Trump Administration Cites Coronavirus To Suspend Asylum At Southern Border, Resolving Long-Standing Concern That A Pandemic The President Was Publicly Minimizing Had No Useful Application
WASHINGTON. In a decisive move to ensure that the deadliest public health emergency in a century would not pass without being put to productive administrative use, the Trump administration announced March 20 that it would invoke Title 42, a 1944 public health statute, to summarily expel migrants and asylum seekers arriving at the southern border, resolving long-standing concern that a once-in-a-century pandemic had no immigration policy application.
The order, issued by the Centers for Disease Control and Prevention under the Public Health Service Act, authorized border agents to turn back arriving migrants, including those seeking asylum, without the screenings, interviews, or hearings that federal law had previously guaranteed.
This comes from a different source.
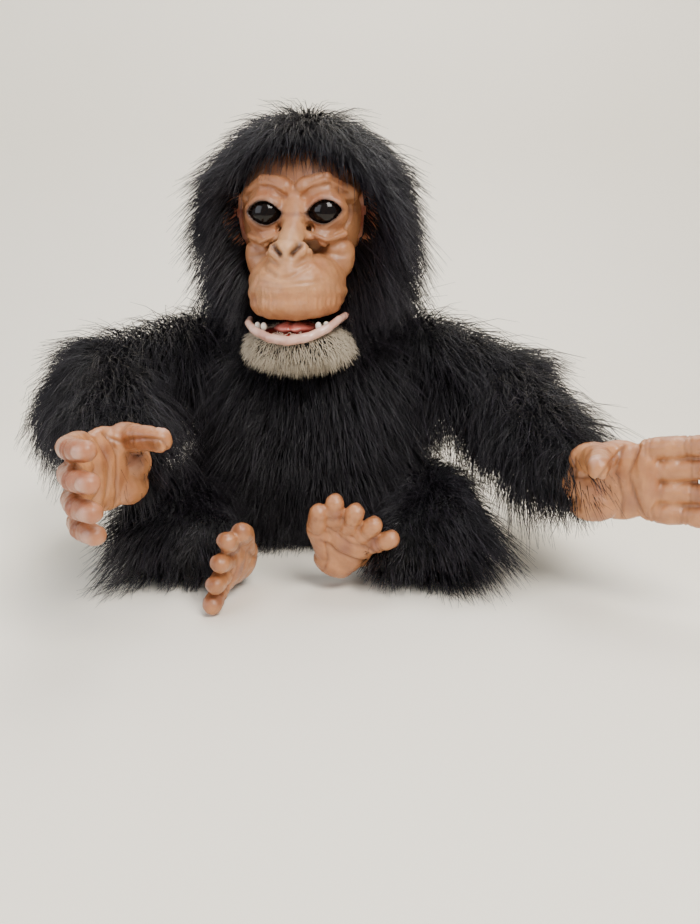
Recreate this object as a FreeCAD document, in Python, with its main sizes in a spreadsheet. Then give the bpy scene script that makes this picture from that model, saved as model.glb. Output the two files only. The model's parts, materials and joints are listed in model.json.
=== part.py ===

Administration officials explained that the coronavirus posed too grave a threat to permit the orderly functioning of the asylum system, a body of law Congress had written and multiple treaties had affirmed.
The President, who one month earlier had assured the nation that the coronavirus was "very much under control" and who had predicted it would "disappear" one day "like a miracle," made clear that the same virus was nonetheless dangerous enough to justify suspending the right to seek asylum. Sources within the administration noted that the public health rationale carried the considerable advantage of accomplishing in a single afternoon a restriction of asylum that years of litigation and proposed legislation had failed to secure.
The CDC issued the order over the documented objections of its own career scientists, who reportedly found no epidemiological basis for the policy, given that the virus was already spreading widely within the United States and that arriving migrants represented a vanishingly small share of national transmission. Their concerns were resolved through the established public health procedure of issuing the order anyway.
Public health experts noted that expelling migrants within hours, rather than processing them, produced the additional efficiency of returning the same individuals to the border repeatedly, a dynamic that increased total crossings and, by the administration's own framing, the very pandemic-era border encounters it had set out to reduce. The order would ultimately be used to carry out more than 1.7 million expulsions.
At press time, the administration had clarified that the emergency justifying the suspension of asylum law would remain in effect indefinitely, including throughout the many months in which it simultaneously assured Americans that no emergency existed at all.